Lei non voleva andarsene, non voleva prendere la decisione più difficile della sua vita. Alla fine si è trasferita in un rifugio nelle vicinanze dove pensava di essere più al sicuro dai bombardamenti ma, con l’intensificarsi degli attacchi aerei per 10 giorni, ha deciso di andarsene anche da lì.

“Un viaggio misto a paura, disperazione, sfollamento e tristezza sotto pesanti bombardamenti”, così ha descritto la sua odissea da un rifugio all’altro.

Quando le truppe israeliane sono entrate nella città di Gaza e hanno circondato l’ospedale di Al-Shifa, lei si è diretta a sud con un’amica e la sua famiglia, camminando e salendo su un carretto trainato da un asino.

Quando hanno attraversato una linea del fronte, i soldati israeliani hanno ordinato loro di “camminare un po’ e fermarsi, camminare e fermarsi” per quattro ore, ha raccontato la donna.

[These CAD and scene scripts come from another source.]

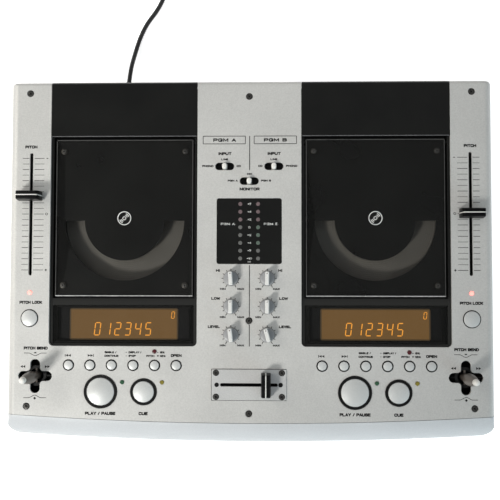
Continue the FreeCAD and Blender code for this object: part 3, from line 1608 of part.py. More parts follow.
top_cover()
front_bezel()
base_tray()
feet()
case_screws()
node("deck_panels", group("deck_set", [deck_panel(name, deck) for name, deck in DECKS.items()]))
windows()
node("drive_frames", group("frame_set", [drive_frame(deck) for deck in DECKS.values()]))
node("motors_and_rods", group("motor_set", deck_motors(DECKS["a"]) + deck_motors(DECKS["b"])))
control_bodies()
circuit_boards()
crossfader_plate()
rear_jacks()
mains_transformer()
power_cord()
cord_coil()
power_plug()
strain_relief()

for name, deck in DECKS.items():
    side = SIDES[name]
    lid(name, deck)
    lid_plate(name, deck)
    disc_hub(name, deck)
    laser_pickup(name, deck)
    buttons(name, deck, side)
    joystick(name, side)
    selector(f"input_lever_{name}", f"{side} * selector_x", "selector_y")
    fader_cap(f"pitch_fader_{name}", f"{side} * pitch_x", f"pitch_zero_y + pitch_rest_{name}", False)
    for word, y in zip(MIXER_KNOBS, knob_rows()):
        knob(f"knob_{word}_{name}", f"{side} * knob_x", y, f"knob_turn_{word}_{name}")
selector("monitor_lever", "0", "monitor_y")
fader_cap("crossfader_knob", "fader_rest", "fader_y", True)

doc.recompute()

faults = [item.Label for item in doc.Objects if "Invalid" in item.State or "Error" in item.State]
for label, piece in nodes.items():
    if piece.Shape.isNull() or not piece.Shape.isValid():
        faults.append(label)
if faults:
    raise SystemExit(f"failed objects: {sorted(set(faults))}")

os.makedirs("parts", exist_ok=True)
for label, piece in nodes.items():
    piece.Shape.exportStep(f"parts/{label}.step")
print(f"{len(nodes)} nodes")
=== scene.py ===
import random
from math import atan2, cos, hypot, pi, radians, sin, sqrt, tau

import bmesh
import bpy
from mathutils import Matrix, Vector

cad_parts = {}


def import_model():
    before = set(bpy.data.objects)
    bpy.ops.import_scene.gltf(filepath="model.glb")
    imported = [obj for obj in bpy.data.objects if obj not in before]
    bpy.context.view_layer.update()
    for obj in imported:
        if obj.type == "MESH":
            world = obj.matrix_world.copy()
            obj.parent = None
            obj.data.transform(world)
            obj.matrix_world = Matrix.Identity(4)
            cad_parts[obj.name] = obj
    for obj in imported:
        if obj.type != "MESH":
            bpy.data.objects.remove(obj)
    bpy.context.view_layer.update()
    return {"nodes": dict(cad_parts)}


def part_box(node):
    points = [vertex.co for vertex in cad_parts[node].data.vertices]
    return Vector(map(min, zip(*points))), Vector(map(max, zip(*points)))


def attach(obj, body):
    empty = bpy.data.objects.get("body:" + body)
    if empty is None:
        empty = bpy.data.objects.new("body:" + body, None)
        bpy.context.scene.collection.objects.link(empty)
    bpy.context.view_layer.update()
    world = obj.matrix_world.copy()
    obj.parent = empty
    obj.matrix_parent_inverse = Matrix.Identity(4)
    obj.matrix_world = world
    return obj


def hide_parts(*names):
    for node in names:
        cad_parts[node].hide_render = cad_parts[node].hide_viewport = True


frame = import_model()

NODES = frame["nodes"]
SCENE = bpy.context.scene
SCENE.view_settings.view_transform = "Standard"
random.seed(16)

# Meshes are drawn in millimetres, and place() turns them into metres.
MM = 0.001
SIDES = {"a": -1, "b": 1}
PANEL = 88.0
DECK_X = 112.05
DISC_Y = 36.5
STICK_X, STICK_Y = 189.6, -101.9
LOCK_X, LOCK_Y = 195.25, -50.8
SMALL_STEP, SMALL_Y = 19.12, -92.1
PLAY_X, CUE_X, LARGE_Y = -19.1, 19.05, -115.3
KNOB_X = 16.07
KNOB_Y = {"hi": -15.2, "low": -40.05, "level": -64.9}
CROSSFADER_Y = -108.75


# ---- Camera ----

def camera():
    data = bpy.data.cameras.new("camera")
    data.sensor_width = 36.0
    data.lens = 61.2
    data.clip_start = 0.05
    data.clip_end = 20.0
    eye = bpy.data.objects.new("camera", data)
    SCENE.collection.objects.link(eye)
    tilt = Matrix()
    for angle, axis in ((0.048287, "X"), (0.0296969, "Y"), (0.000363476, "Z")):
        tilt @= Matrix.Rotation(angle, 4, axis)
    eye.matrix_world = Matrix.Translation((0.023114, -0.026435, 0.839423)) @ tilt
    SCENE.camera = eye


camera()


# ---- Materials ----

def feed(fed, inputs):
    """Fills a node's inputs, given by name or number, with values or from other nodes' outputs."""
    for key, value in inputs.items():
        if isinstance(value, bpy.types.NodeSocket):
            fed.id_data.links.new(value, fed.inputs[key])
        else:
            fed.inputs[key].default_value = value


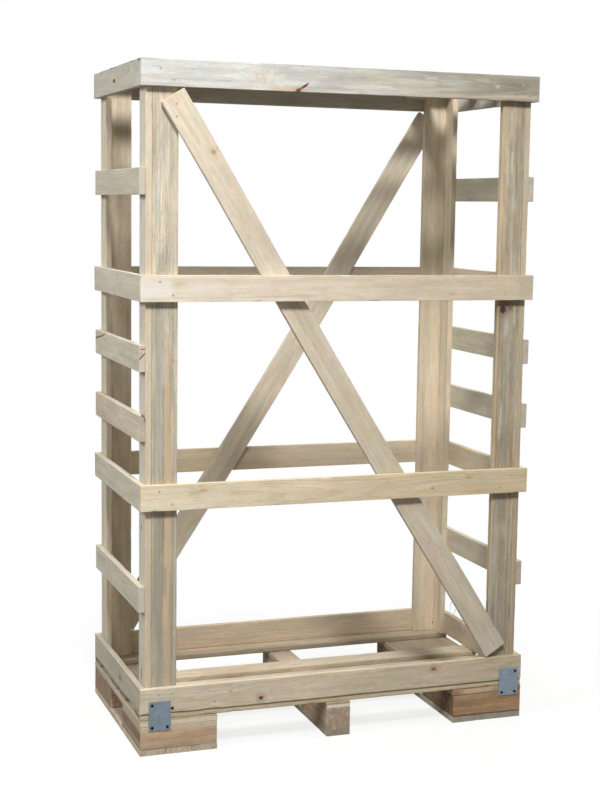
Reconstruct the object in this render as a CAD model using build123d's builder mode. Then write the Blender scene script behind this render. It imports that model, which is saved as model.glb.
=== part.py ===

È finita a vivere in una scuola di Khan Yunis utilizzata come rifugio per circa 30 sfollati, dove erano già andate alcune delle sue nipoti. “In questa guerra, chi non viene ucciso dalle bombe viene ucciso dalle malattie, dalla tristezza e dalla disperazione”, afferma.

Tuttavia l’esercito israeliano sta ordinando anche a Khan Yunis di andarsene e Khalil deve cercare un nuovo posto dove stare.

L’unica grande città rimasta in cui poter fuggire è Rafah, a ridosso del confine con l’Egitto. La maggior parte degli abitanti di Gaza discende da rifugiati che sono già fuggiti o sono stati costretti a lasciare le loro case nell’attuale Israele, durante la guerra del 1948. Molti hanno il terrore di ritrovarsi di nuovo come rifugiati, costretti ad abbandonare definitivamente Gaza.

Camminando lungo la recinzione di confine, Salima e un’amica hanno sbirciato verso l’Egitto. Era fuggita dalla sua casa dalla città di Gaza, trasferendosi prima a Nuseirat e, successivamente, a Khan Yunis, prima di finire a Rafah dopo che l’esercito israeliano aveva ordinato alla gente di spostarsi di nuovo.

“Per noi questa è l’ultima tappa. Dopo di che, se vorranno sfollarci con la forza, non ce ne andremo. Possono ucciderci qui, ma non lasceremo la nostra terra e la nostra vita. Non lo faremo”, ribadisce.